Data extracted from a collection
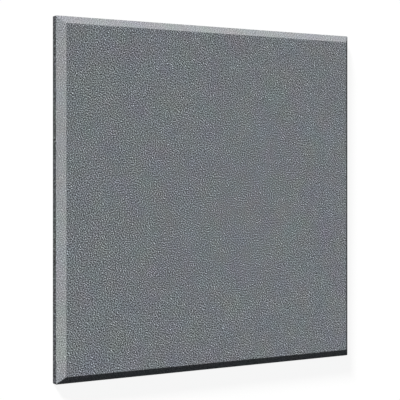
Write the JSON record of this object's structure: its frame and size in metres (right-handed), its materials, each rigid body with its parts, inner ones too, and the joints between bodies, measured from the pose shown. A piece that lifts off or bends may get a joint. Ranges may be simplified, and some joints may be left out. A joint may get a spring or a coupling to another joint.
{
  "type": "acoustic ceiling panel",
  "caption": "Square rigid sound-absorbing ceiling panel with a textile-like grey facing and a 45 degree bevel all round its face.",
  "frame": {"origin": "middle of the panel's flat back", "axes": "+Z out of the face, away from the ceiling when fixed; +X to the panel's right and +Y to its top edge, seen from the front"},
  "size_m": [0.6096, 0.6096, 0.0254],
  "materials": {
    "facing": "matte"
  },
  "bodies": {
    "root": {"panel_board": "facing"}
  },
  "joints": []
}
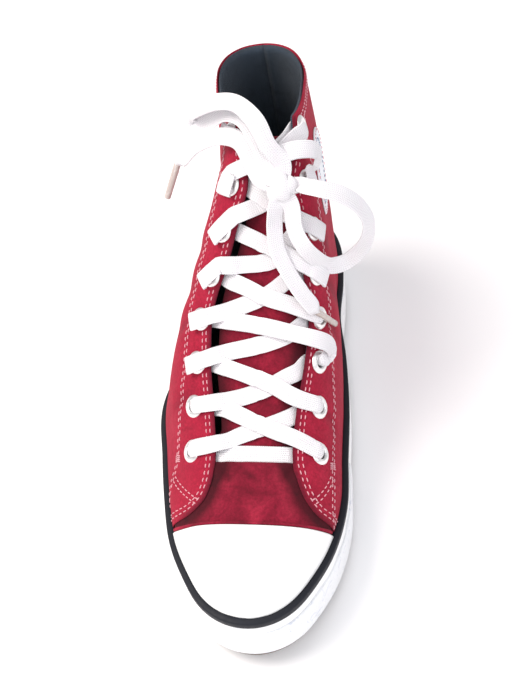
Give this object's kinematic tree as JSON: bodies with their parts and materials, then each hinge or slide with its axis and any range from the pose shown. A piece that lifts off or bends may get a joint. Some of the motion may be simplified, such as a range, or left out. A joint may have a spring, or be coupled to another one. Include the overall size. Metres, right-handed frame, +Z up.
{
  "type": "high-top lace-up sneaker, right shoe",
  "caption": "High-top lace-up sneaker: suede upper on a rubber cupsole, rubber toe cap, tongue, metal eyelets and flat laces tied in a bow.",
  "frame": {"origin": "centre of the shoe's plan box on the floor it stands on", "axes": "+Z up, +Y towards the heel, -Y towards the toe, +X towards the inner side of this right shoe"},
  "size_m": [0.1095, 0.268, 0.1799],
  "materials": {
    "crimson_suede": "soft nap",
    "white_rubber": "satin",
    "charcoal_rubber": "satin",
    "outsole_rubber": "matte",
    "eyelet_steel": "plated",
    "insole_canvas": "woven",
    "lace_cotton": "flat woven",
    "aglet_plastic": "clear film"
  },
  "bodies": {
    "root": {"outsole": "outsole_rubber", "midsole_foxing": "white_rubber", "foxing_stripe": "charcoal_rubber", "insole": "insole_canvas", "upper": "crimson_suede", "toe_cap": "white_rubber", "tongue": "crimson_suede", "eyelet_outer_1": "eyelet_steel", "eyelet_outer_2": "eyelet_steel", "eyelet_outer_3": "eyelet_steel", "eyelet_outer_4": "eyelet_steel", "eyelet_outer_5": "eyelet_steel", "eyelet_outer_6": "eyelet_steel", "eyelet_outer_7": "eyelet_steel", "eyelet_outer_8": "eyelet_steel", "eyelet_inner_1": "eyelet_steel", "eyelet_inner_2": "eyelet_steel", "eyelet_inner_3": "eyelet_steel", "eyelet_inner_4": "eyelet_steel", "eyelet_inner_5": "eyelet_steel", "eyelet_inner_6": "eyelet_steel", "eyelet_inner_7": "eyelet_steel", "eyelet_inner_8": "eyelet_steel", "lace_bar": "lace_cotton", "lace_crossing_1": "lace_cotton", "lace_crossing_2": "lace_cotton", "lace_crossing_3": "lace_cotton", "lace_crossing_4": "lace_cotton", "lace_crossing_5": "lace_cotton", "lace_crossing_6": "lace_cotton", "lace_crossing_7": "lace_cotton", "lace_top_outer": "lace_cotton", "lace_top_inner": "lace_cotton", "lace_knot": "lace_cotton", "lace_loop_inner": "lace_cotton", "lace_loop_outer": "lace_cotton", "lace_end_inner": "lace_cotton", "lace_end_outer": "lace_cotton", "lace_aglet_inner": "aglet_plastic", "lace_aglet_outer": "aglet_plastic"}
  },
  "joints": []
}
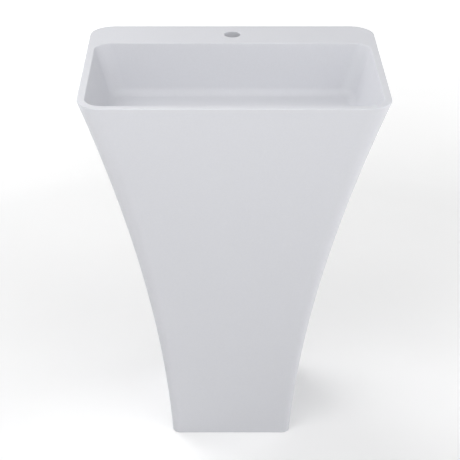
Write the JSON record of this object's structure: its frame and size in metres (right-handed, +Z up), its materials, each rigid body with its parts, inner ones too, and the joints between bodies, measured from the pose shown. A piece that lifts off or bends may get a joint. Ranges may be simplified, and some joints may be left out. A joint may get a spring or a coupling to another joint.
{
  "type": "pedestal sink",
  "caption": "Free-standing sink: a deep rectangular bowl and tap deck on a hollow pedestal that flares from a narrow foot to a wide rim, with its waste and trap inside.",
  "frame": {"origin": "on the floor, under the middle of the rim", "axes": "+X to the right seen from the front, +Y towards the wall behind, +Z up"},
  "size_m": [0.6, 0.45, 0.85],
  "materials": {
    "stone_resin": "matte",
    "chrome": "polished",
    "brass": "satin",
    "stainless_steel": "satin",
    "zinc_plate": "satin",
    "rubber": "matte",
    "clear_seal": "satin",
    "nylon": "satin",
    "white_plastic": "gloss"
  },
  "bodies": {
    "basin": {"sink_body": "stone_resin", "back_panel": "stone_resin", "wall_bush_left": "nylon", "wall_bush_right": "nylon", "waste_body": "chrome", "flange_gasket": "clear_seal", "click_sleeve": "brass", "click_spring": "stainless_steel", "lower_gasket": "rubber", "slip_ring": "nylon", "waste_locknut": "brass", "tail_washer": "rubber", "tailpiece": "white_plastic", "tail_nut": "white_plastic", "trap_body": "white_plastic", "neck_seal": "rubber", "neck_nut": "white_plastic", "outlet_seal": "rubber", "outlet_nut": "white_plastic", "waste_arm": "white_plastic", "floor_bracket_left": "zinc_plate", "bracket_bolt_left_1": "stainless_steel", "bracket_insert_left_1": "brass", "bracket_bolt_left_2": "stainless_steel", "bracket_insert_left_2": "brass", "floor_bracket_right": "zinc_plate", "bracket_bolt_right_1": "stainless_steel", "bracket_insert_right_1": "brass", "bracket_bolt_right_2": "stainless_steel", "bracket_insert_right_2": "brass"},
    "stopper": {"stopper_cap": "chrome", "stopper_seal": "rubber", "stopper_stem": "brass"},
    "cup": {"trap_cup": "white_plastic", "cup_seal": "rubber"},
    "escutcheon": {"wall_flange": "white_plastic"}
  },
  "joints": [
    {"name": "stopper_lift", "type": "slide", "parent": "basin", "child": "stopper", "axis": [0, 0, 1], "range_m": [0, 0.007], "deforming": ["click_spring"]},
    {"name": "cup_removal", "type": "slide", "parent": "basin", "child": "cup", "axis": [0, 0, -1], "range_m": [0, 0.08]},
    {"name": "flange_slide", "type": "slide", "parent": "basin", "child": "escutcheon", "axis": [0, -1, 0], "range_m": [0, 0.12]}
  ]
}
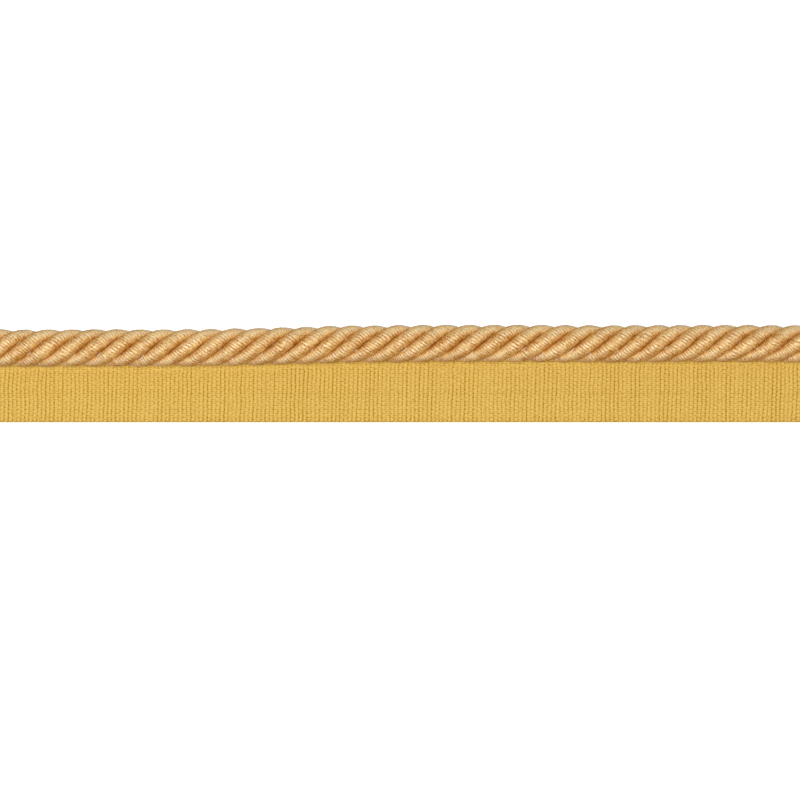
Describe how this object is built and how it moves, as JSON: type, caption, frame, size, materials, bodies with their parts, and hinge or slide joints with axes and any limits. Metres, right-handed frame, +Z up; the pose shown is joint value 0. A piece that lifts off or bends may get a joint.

• _Task brief_: The entries above must be returned in full, exactly as shown.

• _Response to the task_:
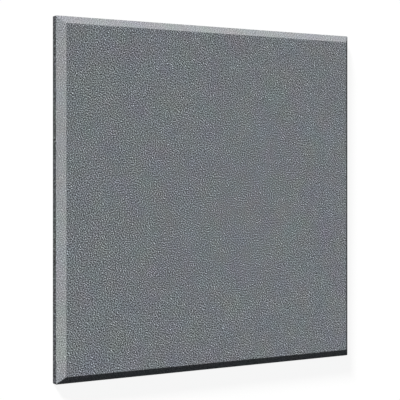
Write the JSON record of this object's structure: its frame and size in metres (right-handed), its materials, each rigid body with its parts, inner ones too, and the joints between bodies, measured from the pose shown. A piece that lifts off or bends may get a joint. Ranges may be simplified, and some joints may be left out. A joint may get a spring or a coupling to another joint.
{
  "type": "acoustic ceiling panel",
  "caption": "Square rigid sound-absorbing ceiling panel with a textile-like grey facing and a 45 degree bevel all round its face.",
  "frame": {"origin": "middle of the panel's flat back", "axes": "+Z out of the face, away from the ceiling when fixed; +X to the panel's right and +Y to its top edge, seen from the front"},
  "size_m": [0.6096, 0.6096, 0.0254],
  "materials": {
    "facing": "matte"
  },
  "bodies": {
    "root": {"panel_board": "facing"}
  },
  "joints": []
}
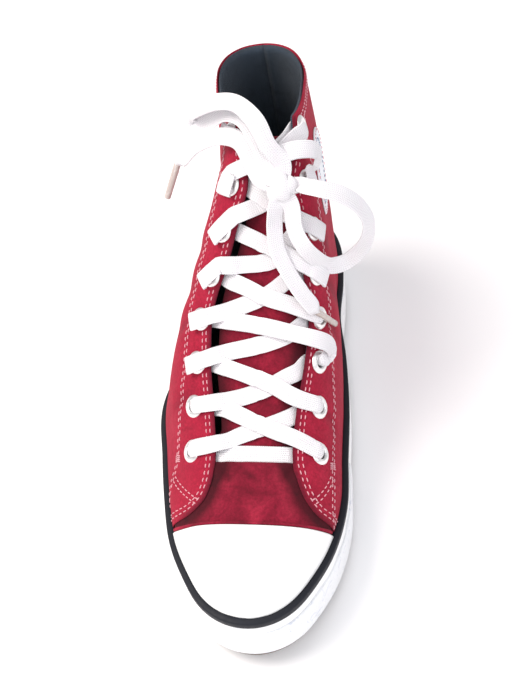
Give this object's kinematic tree as JSON: bodies with their parts and materials, then each hinge or slide with its axis and any range from the pose shown. A piece that lifts off or bends may get a joint. Some of the motion may be simplified, such as a range, or left out. A joint may have a spring, or be coupled to another one. Include the overall size. Metres, right-handed frame, +Z up.
{
  "type": "high-top lace-up sneaker, right shoe",
  "caption": "High-top lace-up sneaker: suede upper on a rubber cupsole, rubber toe cap, tongue, metal eyelets and flat laces tied in a bow.",
  "frame": {"origin": "centre of the shoe's plan box on the floor it stands on", "axes": "+Z up, +Y towards the heel, -Y towards the toe, +X towards the inner side of this right shoe"},
  "size_m": [0.1095, 0.268, 0.1799],
  "materials": {
    "crimson_suede": "soft nap",
    "white_rubber": "satin",
    "charcoal_rubber": "satin",
    "outsole_rubber": "matte",
    "eyelet_steel": "plated",
    "insole_canvas": "woven",
    "lace_cotton": "flat woven",
    "aglet_plastic": "clear film"
  },
  "bodies": {
    "root": {"outsole": "outsole_rubber", "midsole_foxing": "white_rubber", "foxing_stripe": "charcoal_rubber", "insole": "insole_canvas", "upper": "crimson_suede", "toe_cap": "white_rubber", "tongue": "crimson_suede", "eyelet_outer_1": "eyelet_steel", "eyelet_outer_2": "eyelet_steel", "eyelet_outer_3": "eyelet_steel", "eyelet_outer_4": "eyelet_steel", "eyelet_outer_5": "eyelet_steel", "eyelet_outer_6": "eyelet_steel", "eyelet_outer_7": "eyelet_steel", "eyelet_outer_8": "eyelet_steel", "eyelet_inner_1": "eyelet_steel", "eyelet_inner_2": "eyelet_steel", "eyelet_inner_3": "eyelet_steel", "eyelet_inner_4": "eyelet_steel", "eyelet_inner_5": "eyelet_steel", "eyelet_inner_6": "eyelet_steel", "eyelet_inner_7": "eyelet_steel", "eyelet_inner_8": "eyelet_steel", "lace_bar": "lace_cotton", "lace_crossing_1": "lace_cotton", "lace_crossing_2": "lace_cotton", "lace_crossing_3": "lace_cotton", "lace_crossing_4": "lace_cotton", "lace_crossing_5": "lace_cotton", "lace_crossing_6": "lace_cotton", "lace_crossing_7": "lace_cotton", "lace_top_outer": "lace_cotton", "lace_top_inner": "lace_cotton", "lace_knot": "lace_cotton", "lace_loop_inner": "lace_cotton", "lace_loop_outer": "lace_cotton", "lace_end_inner": "lace_cotton", "lace_end_outer": "lace_cotton", "lace_aglet_inner": "aglet_plastic", "lace_aglet_outer": "aglet_plastic"}
  },
  "joints": []
}
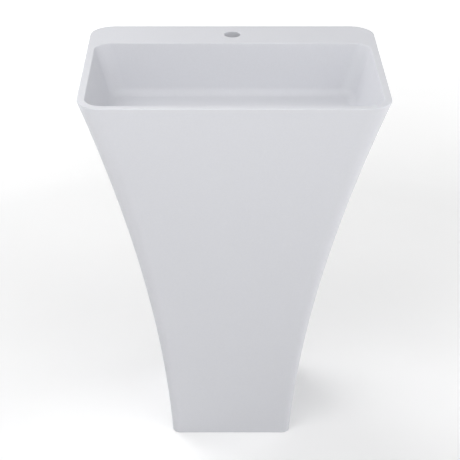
Write the JSON record of this object's structure: its frame and size in metres (right-handed, +Z up), its materials, each rigid body with its parts, inner ones too, and the joints between bodies, measured from the pose shown. A piece that lifts off or bends may get a joint. Ranges may be simplified, and some joints may be left out. A joint may get a spring or a coupling to another joint.
{
  "type": "pedestal sink",
  "caption": "Free-standing sink: a deep rectangular bowl and tap deck on a hollow pedestal that flares from a narrow foot to a wide rim, with its waste and trap inside.",
  "frame": {"origin": "on the floor, under the middle of the rim", "axes": "+X to the right seen from the front, +Y towards the wall behind, +Z up"},
  "size_m": [0.6, 0.45, 0.85],
  "materials": {
    "stone_resin": "matte",
    "chrome": "polished",
    "brass": "satin",
    "stainless_steel": "satin",
    "zinc_plate": "satin",
    "rubber": "matte",
    "clear_seal": "satin",
    "nylon": "satin",
    "white_plastic": "gloss"
  },
  "bodies": {
    "basin": {"sink_body": "stone_resin", "back_panel": "stone_resin", "wall_bush_left": "nylon", "wall_bush_right": "nylon", "waste_body": "chrome", "flange_gasket": "clear_seal", "click_sleeve": "brass", "click_spring": "stainless_steel", "lower_gasket": "rubber", "slip_ring": "nylon", "waste_locknut": "brass", "tail_washer": "rubber", "tailpiece": "white_plastic", "tail_nut": "white_plastic", "trap_body": "white_plastic", "neck_seal": "rubber", "neck_nut": "white_plastic", "outlet_seal": "rubber", "outlet_nut": "white_plastic", "waste_arm": "white_plastic", "floor_bracket_left": "zinc_plate", "bracket_bolt_left_1": "stainless_steel", "bracket_insert_left_1": "brass", "bracket_bolt_left_2": "stainless_steel", "bracket_insert_left_2": "brass", "floor_bracket_right": "zinc_plate", "bracket_bolt_right_1": "stainless_steel", "bracket_insert_right_1": "brass", "bracket_bolt_right_2": "stainless_steel", "bracket_insert_right_2": "brass"},
    "stopper": {"stopper_cap": "chrome", "stopper_seal": "rubber", "stopper_stem": "brass"},
    "cup": {"trap_cup": "white_plastic", "cup_seal": "rubber"},
    "escutcheon": {"wall_flange": "white_plastic"}
  },
  "joints": [
    {"name": "stopper_lift", "type": "slide", "parent": "basin", "child": "stopper", "axis": [0, 0, 1], "range_m": [0, 0.007], "deforming": ["click_spring"]},
    {"name": "cup_removal", "type": "slide", "parent": "basin", "child": "cup", "axis": [0, 0, -1], "range_m": [0, 0.08]},
    {"name": "flange_slide", "type": "slide", "parent": "basin", "child": "escutcheon", "axis": [0, -1, 0], "range_m": [0, 0.12]}
  ]
}
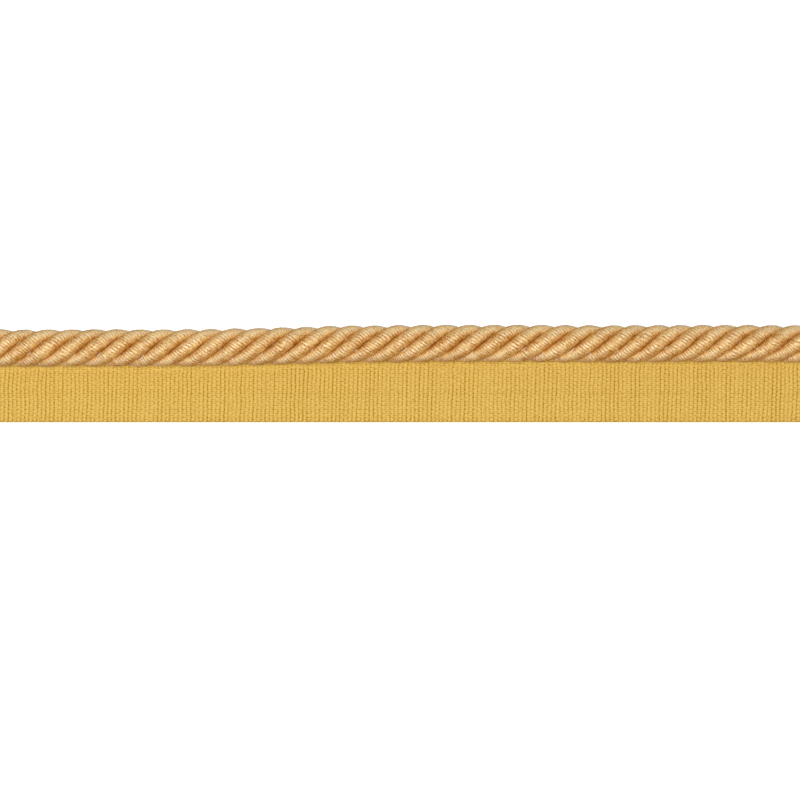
Describe how this object is built and how it moves, as JSON: type, caption, frame, size, materials, bodies with their parts, and hinge or slide joints with axes and any limits. Metres, right-handed frame, +Z up; the pose shown is joint value 0. A piece that lifts off or bends may get a joint.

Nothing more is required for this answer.